In Carmichael Automotive (Pty) Limited v Gehlig (13119/2019) [2019] ZAWCHC 135 (16
October 2019) the court made the following important remarks:
From the Joosub v Edelson case we can glean the following principles. A document that only
evidences a potential liability that is dependent on the happening of something in the future, is
not a liquid document and thus does not meet the requirements of rule 8. This accords with the
Basil Read judgment. However, if payment (as opposed to liability) is dependent on a future
event, it will meet the requisites for provisional sentence. In this instance, the acknowledgement
of debt was payable on a certain date. If that was where it ended, the plaintiff might have
prevailed. However, it was not. Liability, as opposed to payment alone, was dependent on
transfer and for this reason the plaintiff falls foul of the principles enunciated in Joosub v
Edelson.
In Rich v Lagerway the court stated further that:
‘If payment is dependent upon the fulfilment of a condition or the happening of an event, which
can only be proved by extrinsic evidence, provisional sentence can only be granted if the case
falls within the rule formulated in Pepler v Hirschberg, supra. Therefore, if, e.g., payment is
conditional upon the performance by the plaintiff of obligations in terms of the document relied
upon, it does not, in my opinion, without more, entitle him to rely on an averment in the
summons that he has performed his obligations in order to render liquid a document which on
the face of it is illiquid. The Court will of necessity enquire into the nature of the performance
upon which the payment is conditional in order to determine whether the case falls within
above-mentioned rule. As I have already stated, it is not the type of transaction but the liquidity
of the document which determines whether provisional sentence procedure is appropriate or
not.’
The requirement of issuing of notice is a pre-condition relating payment rather than indebtedness
/ liability. It does not destroy the liquidity of the document.
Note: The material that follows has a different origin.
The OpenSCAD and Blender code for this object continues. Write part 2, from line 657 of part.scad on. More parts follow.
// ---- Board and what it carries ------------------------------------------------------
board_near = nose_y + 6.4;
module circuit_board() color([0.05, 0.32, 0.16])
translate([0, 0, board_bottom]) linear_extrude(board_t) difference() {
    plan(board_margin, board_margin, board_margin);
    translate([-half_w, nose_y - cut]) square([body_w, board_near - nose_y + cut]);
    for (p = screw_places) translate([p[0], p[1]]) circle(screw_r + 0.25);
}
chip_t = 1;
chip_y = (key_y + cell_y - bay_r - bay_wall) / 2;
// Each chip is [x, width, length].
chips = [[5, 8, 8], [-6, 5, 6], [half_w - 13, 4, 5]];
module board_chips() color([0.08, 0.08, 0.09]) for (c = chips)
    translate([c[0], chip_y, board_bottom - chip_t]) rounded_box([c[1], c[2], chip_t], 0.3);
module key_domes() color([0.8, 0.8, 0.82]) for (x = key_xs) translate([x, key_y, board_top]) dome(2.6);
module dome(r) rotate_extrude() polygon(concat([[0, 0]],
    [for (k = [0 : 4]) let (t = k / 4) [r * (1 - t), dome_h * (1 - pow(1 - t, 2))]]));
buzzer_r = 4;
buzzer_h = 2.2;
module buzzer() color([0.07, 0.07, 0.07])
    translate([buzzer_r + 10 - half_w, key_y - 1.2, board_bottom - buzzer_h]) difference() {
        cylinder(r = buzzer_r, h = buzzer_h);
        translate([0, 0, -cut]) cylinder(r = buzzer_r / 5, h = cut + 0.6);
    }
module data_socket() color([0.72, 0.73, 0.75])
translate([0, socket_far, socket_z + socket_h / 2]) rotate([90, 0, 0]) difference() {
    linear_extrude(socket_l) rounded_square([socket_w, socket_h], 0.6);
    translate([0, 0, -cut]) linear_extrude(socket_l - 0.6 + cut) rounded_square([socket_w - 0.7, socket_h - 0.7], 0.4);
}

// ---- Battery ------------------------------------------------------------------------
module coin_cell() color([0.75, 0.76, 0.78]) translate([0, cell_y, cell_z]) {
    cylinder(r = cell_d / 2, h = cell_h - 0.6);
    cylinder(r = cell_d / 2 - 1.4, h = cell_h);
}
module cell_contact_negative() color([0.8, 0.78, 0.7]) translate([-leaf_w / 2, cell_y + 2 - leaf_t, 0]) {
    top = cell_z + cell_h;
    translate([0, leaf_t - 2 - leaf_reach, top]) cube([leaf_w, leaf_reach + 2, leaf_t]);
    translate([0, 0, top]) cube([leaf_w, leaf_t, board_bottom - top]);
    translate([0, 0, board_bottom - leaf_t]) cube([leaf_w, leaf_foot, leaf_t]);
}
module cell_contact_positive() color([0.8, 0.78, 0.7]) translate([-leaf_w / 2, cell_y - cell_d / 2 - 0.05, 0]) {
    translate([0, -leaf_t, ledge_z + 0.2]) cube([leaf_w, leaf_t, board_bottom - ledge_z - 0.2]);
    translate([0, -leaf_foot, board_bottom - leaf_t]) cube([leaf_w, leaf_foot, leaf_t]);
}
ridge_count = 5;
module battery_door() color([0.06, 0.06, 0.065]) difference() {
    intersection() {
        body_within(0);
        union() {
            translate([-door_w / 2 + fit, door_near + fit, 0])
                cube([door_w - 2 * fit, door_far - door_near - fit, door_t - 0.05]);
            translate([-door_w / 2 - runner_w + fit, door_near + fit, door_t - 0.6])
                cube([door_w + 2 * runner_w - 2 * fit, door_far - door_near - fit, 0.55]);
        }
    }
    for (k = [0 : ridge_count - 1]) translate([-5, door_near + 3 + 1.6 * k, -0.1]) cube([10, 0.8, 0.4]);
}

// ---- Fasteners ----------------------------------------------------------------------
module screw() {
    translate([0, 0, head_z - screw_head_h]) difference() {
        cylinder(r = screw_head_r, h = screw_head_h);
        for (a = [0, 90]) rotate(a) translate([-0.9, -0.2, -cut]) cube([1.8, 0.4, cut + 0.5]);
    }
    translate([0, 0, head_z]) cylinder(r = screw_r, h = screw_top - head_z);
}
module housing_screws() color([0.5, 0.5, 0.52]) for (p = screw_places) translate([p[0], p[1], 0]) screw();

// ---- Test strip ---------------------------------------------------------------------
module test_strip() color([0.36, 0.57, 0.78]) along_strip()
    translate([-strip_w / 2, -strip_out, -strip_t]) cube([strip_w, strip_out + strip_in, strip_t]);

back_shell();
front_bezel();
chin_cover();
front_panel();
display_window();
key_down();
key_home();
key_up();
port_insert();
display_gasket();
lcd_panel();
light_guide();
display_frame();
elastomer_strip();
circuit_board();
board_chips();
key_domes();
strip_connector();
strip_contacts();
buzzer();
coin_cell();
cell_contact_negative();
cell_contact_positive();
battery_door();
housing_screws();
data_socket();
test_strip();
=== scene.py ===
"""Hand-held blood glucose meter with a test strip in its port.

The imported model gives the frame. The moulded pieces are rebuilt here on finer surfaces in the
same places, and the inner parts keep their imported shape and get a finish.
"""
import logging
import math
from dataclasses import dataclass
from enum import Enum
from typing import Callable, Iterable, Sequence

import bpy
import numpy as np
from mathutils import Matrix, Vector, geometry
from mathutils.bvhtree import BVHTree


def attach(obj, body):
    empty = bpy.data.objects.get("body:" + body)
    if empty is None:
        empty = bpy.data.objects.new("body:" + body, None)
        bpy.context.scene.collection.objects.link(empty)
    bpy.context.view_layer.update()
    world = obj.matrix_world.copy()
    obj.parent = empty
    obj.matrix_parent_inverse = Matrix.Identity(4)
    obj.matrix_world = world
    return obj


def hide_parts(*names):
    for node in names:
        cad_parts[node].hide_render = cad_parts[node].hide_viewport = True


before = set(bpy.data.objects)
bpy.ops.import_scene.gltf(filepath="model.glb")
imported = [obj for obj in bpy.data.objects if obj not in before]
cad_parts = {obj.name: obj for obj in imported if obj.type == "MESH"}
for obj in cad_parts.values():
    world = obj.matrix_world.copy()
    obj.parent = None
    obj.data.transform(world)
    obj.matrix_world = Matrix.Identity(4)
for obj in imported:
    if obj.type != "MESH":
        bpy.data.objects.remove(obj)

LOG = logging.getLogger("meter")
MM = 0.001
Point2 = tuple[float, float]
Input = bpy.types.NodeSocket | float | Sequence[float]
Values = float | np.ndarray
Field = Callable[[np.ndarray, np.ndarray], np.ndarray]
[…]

In conclusion, Mr Khakhathi’s defence in relation to the bond is not valid in law for the
following reasons:
1. The requirement for the issuing of notice qualifies as a simple condition. All the plaintiff
is required to do is to merely allege in the summons that the simple condition has been
fulfilled.
2. Production of proof that a simple condition has been fulfilled is permissible in PS
proceedings. It does not constitute extrinsic evidence as alleged by the Mr Khakhathi. In
Rich v Lagerwey the court indicated that the law enjoins courts to look beyond the form
or nature of the document relied on and determine whether it fits the description of a
liquid document.
3. In any event, the plaintiff’s PS claim is based on the dishonoured cheque. Therefore, the
defence raised by Mr Khakhathi are misapplication.
(ii) Cheque
Mr Khakhathi defaulted with his January monthly instalment and is now in arrears for an amount
of R500 000, 00. On 26 August 2022 Mr Khakhathi paid his January monthly instalment by
issuing cheque in favour of SMS valued at R500 000, 00 and payable by Standard Bank of SA
Limited. Later on the cheque bounced on account of insufficient funds in the account and it was
referred to the drawer. On the strength of the cheque which was dishonoured, SMS instituted
provisional sentence proceedings against Mr Khakhathi. Mr Khakhathi is defending the matter.
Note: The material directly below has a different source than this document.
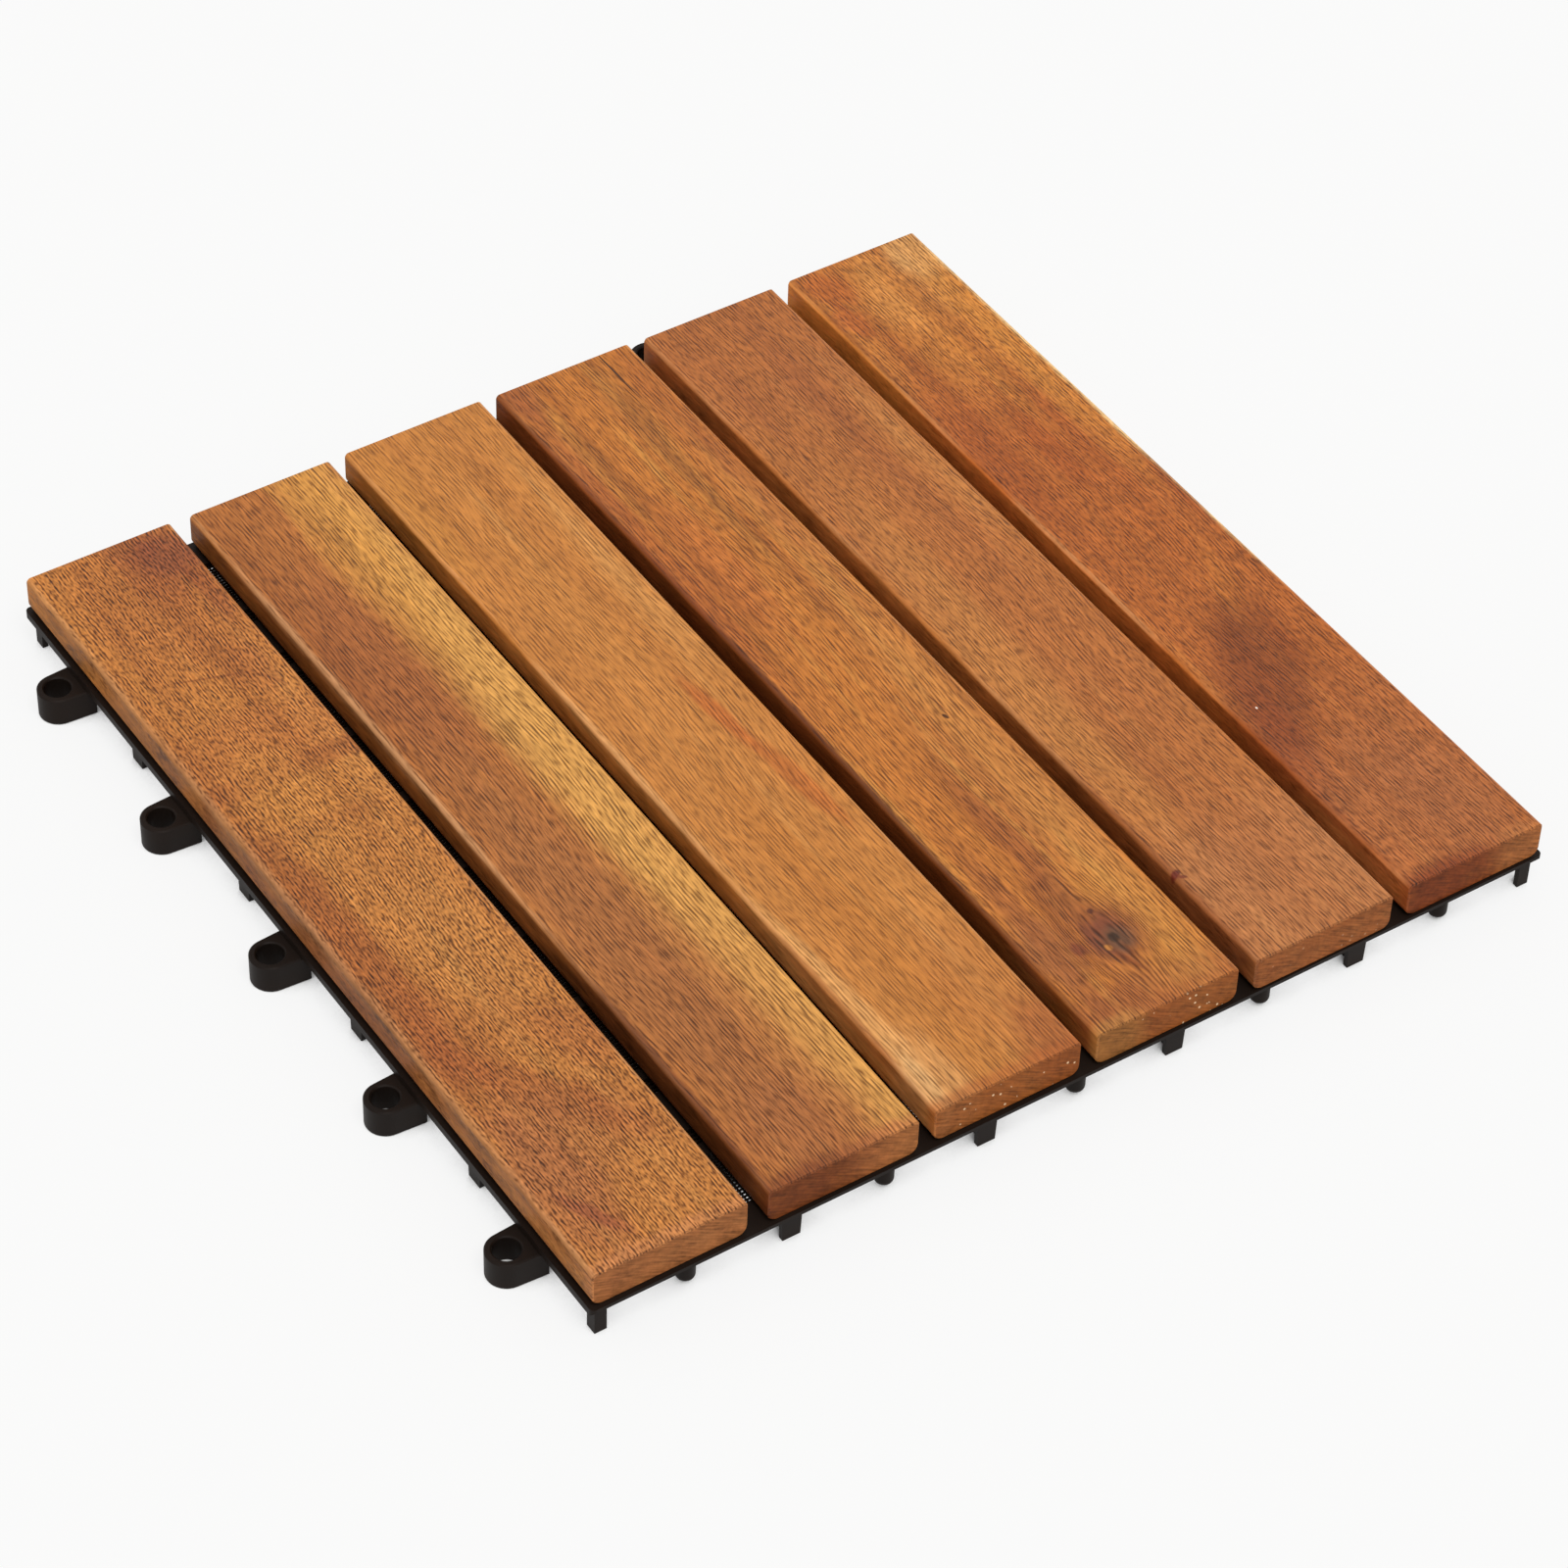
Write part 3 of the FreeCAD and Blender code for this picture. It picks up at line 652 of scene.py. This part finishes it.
def oiled_acacia(name, centre, ground, wood):
    """Planed and oiled acacia: satin and warm, with open pores that the oil leaves dark and a slow change of
    colour along the grain. Fibres are drawn 1 mm apart so that they show, streaks about 1.6 mm wide and
    bands of tone about 10 mm. The sawn ends and sides are duller than the planed top."""
    material, tree = new_material(name)
    point, bent = grain_point(tree, centre, wood.knot)
    # The fine noises start elsewhere on each slat, so that no two slats have the same fibres
    own = add_node(tree, "VectorMath", {0: bent, 1: (centre.x / MM, 0.0, 0.0)}, operation="ADD")
    faces = face_masks(tree)
    fibre, pores = fibre_noises(tree, own, wood, faces)
    colour = wood_ground(tree, point, bent, own, ground, wood, faces)
    colour = shade_fibres(tree, colour, fibre, pores, wood.fibres)
    level = wood_brightness(tree, own, wood, fibre, faces)
    colour = add_node(tree, "VectorMath", {0: colour, "Scale": level}, operation="SCALE")
    if wood.specks:
        colour = end_specks(tree, own, colour, faces.ends, wood.specks)
    height = add_node(tree, "Math", {0: fibre, 1: pores}, operation="SUBTRACT")
    bump = add_node(tree, "Bump", {"Height": height, "Distance": sizes().pore_depth, "Strength": 0.6})
    gloss = add_node(tree, "MapRange", {"Value": fibre, "To Min": 0.44, "To Max": 0.58})
    sawn = add_node(tree, "Math", {0: faces.ends, 1: faces.sides}, operation="MAXIMUM")
    sheen = add_node(tree, "MapRange", {"Value": sawn, "To Min": 0.28, "To Max": 0.08})
    shader = add_node(tree, "BsdfPrincipled",
                      {"Base Color": colour, "Roughness": gloss, "Normal": bump, "IOR": 1.45,
                       "Specular IOR Level": sheen})
    finish_material(tree, shader)
    return material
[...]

Mr Khakhathi’s defence is that SMS has not issued the notice requesting him to remedy the
breach within 7 days as required in terms of the loan agreement. Therefore, his indebtedness to
SMS is not unconditional as required for the purposes of provisional sentence. Mr Khakhathi
argues further that even if SMS has a proof that they issued the notice such proof would
constitute extrinsic evidence which is not permissible in provisional sentence summons
proceedings.
In any event, the plaintiff’s PS claim is based on the dishonoured cheque. Therefore, the defence
raised by Mr Khakhathi are misapplication.